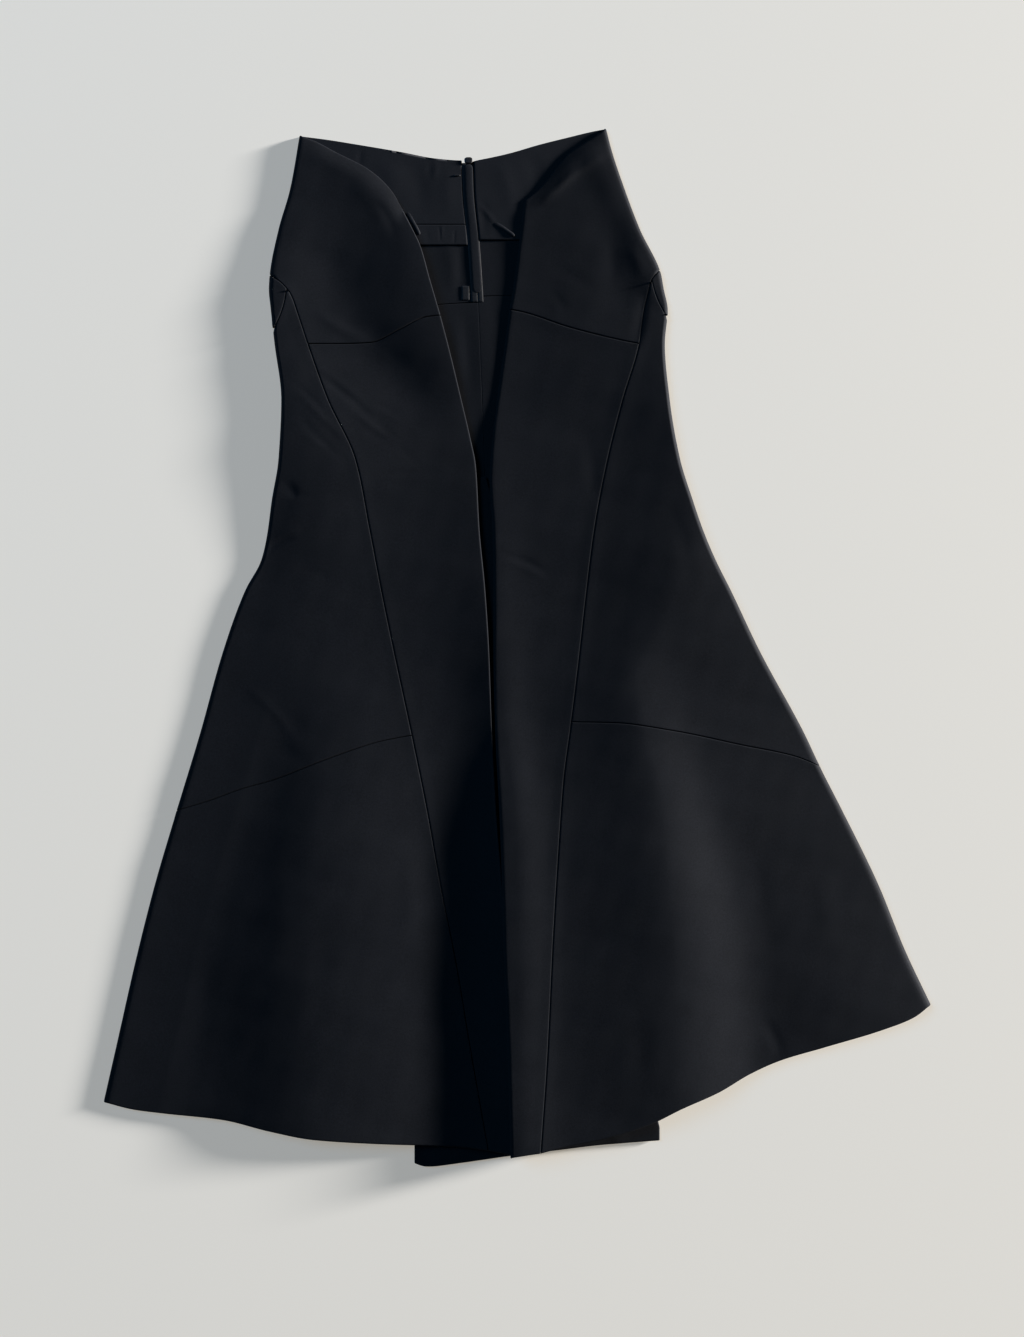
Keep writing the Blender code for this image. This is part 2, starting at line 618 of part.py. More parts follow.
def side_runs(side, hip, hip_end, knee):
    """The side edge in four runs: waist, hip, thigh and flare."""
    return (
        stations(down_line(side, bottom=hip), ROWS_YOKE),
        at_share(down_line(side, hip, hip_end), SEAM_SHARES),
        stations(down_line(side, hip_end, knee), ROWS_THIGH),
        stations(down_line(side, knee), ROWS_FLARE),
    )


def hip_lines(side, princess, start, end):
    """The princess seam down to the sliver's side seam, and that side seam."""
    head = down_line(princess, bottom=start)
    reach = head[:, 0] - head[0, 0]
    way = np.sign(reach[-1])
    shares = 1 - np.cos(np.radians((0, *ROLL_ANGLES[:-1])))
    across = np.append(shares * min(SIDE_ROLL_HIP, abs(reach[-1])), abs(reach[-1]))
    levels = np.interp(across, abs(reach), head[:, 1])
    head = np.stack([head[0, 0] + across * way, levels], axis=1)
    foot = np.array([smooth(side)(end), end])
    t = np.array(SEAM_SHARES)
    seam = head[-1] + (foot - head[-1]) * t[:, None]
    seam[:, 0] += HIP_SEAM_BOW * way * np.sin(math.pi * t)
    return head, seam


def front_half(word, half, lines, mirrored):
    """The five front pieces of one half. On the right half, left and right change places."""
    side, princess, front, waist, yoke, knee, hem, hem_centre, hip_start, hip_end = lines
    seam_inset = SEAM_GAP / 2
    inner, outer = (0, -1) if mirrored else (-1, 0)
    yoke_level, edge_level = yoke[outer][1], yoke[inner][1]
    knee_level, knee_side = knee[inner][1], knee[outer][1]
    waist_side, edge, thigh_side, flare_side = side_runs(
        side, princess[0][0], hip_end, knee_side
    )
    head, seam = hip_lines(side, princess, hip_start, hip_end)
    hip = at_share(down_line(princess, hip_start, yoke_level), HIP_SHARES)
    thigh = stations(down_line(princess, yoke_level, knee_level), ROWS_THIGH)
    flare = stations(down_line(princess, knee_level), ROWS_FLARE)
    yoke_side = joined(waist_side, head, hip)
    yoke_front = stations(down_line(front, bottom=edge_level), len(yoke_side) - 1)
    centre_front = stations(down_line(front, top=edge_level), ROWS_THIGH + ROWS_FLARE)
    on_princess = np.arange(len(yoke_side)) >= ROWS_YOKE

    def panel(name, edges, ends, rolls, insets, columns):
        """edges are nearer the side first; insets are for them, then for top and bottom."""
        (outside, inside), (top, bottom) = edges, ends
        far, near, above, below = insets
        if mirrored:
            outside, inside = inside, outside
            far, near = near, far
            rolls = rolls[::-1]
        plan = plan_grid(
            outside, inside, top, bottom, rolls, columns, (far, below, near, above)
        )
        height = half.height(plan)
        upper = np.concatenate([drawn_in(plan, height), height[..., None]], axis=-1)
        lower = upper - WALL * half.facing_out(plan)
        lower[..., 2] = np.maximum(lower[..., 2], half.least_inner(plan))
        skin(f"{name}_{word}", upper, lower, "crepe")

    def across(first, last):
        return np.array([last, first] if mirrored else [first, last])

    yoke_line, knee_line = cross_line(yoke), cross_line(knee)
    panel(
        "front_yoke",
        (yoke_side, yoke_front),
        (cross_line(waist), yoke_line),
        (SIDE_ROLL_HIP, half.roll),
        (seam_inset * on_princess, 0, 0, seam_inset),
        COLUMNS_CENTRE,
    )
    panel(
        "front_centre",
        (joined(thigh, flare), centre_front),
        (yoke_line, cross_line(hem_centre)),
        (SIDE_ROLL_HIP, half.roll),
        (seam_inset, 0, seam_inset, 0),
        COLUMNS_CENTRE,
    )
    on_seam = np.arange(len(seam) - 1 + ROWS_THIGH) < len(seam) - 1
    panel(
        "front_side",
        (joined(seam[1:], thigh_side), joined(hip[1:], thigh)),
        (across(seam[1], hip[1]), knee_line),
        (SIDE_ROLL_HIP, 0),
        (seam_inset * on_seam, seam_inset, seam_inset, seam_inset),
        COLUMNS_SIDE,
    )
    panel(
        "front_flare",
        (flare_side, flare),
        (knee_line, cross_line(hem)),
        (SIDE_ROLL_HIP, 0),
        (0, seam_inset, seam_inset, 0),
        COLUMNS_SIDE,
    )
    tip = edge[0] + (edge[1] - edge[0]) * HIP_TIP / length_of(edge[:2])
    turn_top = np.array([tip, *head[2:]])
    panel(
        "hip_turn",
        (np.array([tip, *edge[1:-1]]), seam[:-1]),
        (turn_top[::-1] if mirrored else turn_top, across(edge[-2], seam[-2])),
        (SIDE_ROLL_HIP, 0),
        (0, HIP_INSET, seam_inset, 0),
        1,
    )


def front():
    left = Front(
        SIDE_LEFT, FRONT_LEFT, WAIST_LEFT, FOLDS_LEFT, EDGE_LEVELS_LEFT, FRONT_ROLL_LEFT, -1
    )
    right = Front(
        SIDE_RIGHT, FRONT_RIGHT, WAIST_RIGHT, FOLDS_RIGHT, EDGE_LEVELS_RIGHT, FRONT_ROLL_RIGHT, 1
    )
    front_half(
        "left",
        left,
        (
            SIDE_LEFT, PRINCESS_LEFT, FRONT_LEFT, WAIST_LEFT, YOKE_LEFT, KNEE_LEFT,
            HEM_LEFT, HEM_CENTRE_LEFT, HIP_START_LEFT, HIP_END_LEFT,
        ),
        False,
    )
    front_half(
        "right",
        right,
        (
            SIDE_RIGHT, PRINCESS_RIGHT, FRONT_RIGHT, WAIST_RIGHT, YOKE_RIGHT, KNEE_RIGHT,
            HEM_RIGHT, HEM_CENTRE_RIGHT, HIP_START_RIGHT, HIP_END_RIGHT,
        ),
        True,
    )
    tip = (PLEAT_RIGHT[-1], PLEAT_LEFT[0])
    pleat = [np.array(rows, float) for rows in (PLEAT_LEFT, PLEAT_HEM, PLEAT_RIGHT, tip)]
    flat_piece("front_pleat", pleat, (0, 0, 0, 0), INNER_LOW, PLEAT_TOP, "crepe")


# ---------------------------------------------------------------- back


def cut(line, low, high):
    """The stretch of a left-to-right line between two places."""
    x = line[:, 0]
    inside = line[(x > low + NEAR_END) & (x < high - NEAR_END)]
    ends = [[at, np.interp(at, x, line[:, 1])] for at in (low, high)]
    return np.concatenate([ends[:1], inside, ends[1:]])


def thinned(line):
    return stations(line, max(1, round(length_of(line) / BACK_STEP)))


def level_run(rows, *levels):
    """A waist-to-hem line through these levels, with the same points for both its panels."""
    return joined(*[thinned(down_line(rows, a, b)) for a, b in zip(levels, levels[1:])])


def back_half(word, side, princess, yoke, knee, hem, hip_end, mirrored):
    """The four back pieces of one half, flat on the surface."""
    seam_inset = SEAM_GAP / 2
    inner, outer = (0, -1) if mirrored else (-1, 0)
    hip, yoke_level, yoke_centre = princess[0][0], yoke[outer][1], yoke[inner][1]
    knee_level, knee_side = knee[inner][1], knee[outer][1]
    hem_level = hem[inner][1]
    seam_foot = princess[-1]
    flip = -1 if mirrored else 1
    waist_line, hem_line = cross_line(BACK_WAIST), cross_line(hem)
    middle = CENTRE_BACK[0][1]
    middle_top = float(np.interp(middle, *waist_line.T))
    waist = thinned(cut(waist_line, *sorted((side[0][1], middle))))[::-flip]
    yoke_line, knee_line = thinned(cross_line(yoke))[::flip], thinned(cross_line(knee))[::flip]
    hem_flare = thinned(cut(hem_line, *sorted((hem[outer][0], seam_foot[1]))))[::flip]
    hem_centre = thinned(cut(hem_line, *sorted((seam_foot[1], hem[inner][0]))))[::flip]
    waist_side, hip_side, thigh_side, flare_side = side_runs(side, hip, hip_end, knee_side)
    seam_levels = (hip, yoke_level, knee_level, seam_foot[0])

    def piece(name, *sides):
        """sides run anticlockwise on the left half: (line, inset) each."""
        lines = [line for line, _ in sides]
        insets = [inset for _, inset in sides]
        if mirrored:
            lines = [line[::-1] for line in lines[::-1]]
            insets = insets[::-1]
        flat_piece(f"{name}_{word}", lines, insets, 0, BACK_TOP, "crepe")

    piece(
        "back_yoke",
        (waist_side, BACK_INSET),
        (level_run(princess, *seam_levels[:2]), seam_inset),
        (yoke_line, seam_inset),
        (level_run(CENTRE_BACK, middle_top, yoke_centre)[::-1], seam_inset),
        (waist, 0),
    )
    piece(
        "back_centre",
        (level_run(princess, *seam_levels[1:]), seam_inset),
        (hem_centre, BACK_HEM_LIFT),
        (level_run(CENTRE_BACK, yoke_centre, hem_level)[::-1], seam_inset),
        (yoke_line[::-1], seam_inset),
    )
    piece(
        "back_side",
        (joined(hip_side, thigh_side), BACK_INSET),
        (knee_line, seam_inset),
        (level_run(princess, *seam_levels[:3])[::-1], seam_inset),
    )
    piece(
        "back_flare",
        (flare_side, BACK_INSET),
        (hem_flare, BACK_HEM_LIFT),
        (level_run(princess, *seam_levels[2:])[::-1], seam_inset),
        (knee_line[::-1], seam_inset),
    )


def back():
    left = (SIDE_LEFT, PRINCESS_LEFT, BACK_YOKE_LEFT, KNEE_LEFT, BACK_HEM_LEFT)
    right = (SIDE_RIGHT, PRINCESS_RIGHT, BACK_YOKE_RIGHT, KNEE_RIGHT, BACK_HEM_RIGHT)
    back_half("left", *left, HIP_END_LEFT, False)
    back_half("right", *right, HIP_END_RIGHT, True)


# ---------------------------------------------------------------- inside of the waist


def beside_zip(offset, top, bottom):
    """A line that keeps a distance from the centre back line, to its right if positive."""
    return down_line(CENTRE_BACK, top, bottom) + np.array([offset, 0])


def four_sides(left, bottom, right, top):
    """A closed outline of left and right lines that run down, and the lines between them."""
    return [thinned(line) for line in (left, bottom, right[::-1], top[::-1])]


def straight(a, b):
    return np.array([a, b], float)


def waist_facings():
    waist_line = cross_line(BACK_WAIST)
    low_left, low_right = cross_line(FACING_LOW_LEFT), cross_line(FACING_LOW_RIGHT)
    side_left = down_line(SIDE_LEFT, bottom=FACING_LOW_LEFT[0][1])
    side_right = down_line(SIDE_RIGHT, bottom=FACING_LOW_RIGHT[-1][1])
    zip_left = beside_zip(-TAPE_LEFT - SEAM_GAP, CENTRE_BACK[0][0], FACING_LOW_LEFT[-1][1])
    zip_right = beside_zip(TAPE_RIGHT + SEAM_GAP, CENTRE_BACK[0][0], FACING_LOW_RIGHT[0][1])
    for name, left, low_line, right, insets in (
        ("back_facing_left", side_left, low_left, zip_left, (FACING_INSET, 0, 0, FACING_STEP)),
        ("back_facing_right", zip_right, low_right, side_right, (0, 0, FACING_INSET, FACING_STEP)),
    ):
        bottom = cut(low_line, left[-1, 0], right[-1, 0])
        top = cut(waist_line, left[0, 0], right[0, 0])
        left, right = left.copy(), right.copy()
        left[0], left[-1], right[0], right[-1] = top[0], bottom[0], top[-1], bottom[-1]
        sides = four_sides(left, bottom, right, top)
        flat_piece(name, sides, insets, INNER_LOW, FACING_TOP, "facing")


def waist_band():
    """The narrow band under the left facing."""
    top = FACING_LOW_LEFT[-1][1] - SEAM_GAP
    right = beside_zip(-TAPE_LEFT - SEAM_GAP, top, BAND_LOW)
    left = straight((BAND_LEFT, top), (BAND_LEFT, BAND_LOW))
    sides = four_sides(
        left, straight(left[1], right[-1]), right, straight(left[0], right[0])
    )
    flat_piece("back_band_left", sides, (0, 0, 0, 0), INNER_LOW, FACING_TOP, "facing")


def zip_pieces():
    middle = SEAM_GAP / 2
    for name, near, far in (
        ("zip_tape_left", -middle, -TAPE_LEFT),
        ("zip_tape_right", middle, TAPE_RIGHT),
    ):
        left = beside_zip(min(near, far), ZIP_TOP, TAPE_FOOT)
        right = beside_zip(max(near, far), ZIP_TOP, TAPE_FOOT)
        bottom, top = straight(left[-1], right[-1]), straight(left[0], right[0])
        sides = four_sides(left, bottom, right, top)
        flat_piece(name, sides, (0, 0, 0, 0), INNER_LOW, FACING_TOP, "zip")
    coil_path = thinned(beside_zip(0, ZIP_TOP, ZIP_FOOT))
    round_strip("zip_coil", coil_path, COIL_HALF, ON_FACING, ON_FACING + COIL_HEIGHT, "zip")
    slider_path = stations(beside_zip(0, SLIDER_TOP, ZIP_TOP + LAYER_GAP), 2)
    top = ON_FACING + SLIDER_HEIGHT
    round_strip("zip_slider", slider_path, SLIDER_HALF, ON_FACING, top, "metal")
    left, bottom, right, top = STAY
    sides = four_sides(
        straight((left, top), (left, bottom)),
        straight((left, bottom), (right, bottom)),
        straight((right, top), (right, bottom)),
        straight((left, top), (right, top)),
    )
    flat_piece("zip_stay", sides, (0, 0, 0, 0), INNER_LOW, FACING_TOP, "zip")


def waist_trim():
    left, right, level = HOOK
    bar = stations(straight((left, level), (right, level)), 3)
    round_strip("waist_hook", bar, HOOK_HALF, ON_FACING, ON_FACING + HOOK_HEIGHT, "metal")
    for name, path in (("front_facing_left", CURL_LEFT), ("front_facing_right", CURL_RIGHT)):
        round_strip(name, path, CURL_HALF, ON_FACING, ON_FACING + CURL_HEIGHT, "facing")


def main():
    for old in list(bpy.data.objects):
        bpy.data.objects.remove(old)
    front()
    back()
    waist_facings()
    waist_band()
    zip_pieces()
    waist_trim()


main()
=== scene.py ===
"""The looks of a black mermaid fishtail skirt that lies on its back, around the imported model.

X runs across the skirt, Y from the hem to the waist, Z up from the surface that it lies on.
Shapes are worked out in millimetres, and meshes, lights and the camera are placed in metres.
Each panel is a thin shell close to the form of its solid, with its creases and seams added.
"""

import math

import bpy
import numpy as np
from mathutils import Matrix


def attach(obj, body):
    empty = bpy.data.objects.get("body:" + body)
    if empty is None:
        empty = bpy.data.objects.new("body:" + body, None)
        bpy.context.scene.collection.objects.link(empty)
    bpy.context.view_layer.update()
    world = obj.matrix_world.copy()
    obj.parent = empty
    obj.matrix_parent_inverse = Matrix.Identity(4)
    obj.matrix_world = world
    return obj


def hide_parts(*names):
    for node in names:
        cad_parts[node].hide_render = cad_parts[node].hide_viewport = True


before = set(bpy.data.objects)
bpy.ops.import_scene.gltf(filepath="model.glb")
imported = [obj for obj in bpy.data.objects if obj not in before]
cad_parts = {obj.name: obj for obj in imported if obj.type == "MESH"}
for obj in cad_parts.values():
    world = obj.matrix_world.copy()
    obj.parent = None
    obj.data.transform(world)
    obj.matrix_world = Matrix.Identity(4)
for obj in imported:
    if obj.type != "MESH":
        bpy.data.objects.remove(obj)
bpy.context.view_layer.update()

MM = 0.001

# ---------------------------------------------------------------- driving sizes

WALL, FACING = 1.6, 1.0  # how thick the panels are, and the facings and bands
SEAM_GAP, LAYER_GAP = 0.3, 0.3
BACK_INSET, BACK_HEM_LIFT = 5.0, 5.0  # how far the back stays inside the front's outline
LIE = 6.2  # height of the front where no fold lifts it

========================

* Problem description
Take the lines from the line with "slider_path = stations(beside_zip(0, SLIDER_TOP, ZIP_TOP" through the line with "before = set(bpy.data.objects)", both ends included, and give them again exactly, with nothing else.

* Answer to the problem
    slider_path = stations(beside_zip(0, SLIDER_TOP, ZIP_TOP + LAYER_GAP), 2)
    top = ON_FACING + SLIDER_HEIGHT
    round_strip("zip_slider", slider_path, SLIDER_HALF, ON_FACING, top, "metal")
    left, bottom, right, top = STAY
    sides = four_sides(
        straight((left, top), (left, bottom)),
        straight((left, bottom), (right, bottom)),
        straight((right, top), (right, bottom)),
        straight((left, top), (right, top)),
    )
    flat_piece("zip_stay", sides, (0, 0, 0, 0), INNER_LOW, FACING_TOP, "zip")


def waist_trim():
    left, right, level = HOOK
    bar = stations(straight((left, level), (right, level)), 3)
    round_strip("waist_hook", bar, HOOK_HALF, ON_FACING, ON_FACING + HOOK_HEIGHT, "metal")
    for name, path in (("front_facing_left", CURL_LEFT), ("front_facing_right", CURL_RIGHT)):
        round_strip(name, path, CURL_HALF, ON_FACING, ON_FACING + CURL_HEIGHT, "facing")


def main():
    for old in list(bpy.data.objects):
        bpy.data.objects.remove(old)
    front()
    back()
    waist_facings()
    waist_band()
    zip_pieces()
    waist_trim()


main()
=== scene.py ===
"""The looks of a black mermaid fishtail skirt that lies on its back, around the imported model.

X runs across the skirt, Y from the hem to the waist, Z up from the surface that it lies on.
Shapes are worked out in millimetres, and meshes, lights and the camera are placed in metres.
Each panel is a thin shell close to the form of its solid, with its creases and seams added.
"""

import math

import bpy
import numpy as np
from mathutils import Matrix


def attach(obj, body):
    empty = bpy.data.objects.get("body:" + body)
    if empty is None:
        empty = bpy.data.objects.new("body:" + body, None)
        bpy.context.scene.collection.objects.link(empty)
    bpy.context.view_layer.update()
    world = obj.matrix_world.copy()
    obj.parent = empty
    obj.matrix_parent_inverse = Matrix.Identity(4)
    obj.matrix_world = world
    return obj


def hide_parts(*names):
    for node in names:
        cad_parts[node].hide_render = cad_parts[node].hide_viewport = True


before = set(bpy.data.objects)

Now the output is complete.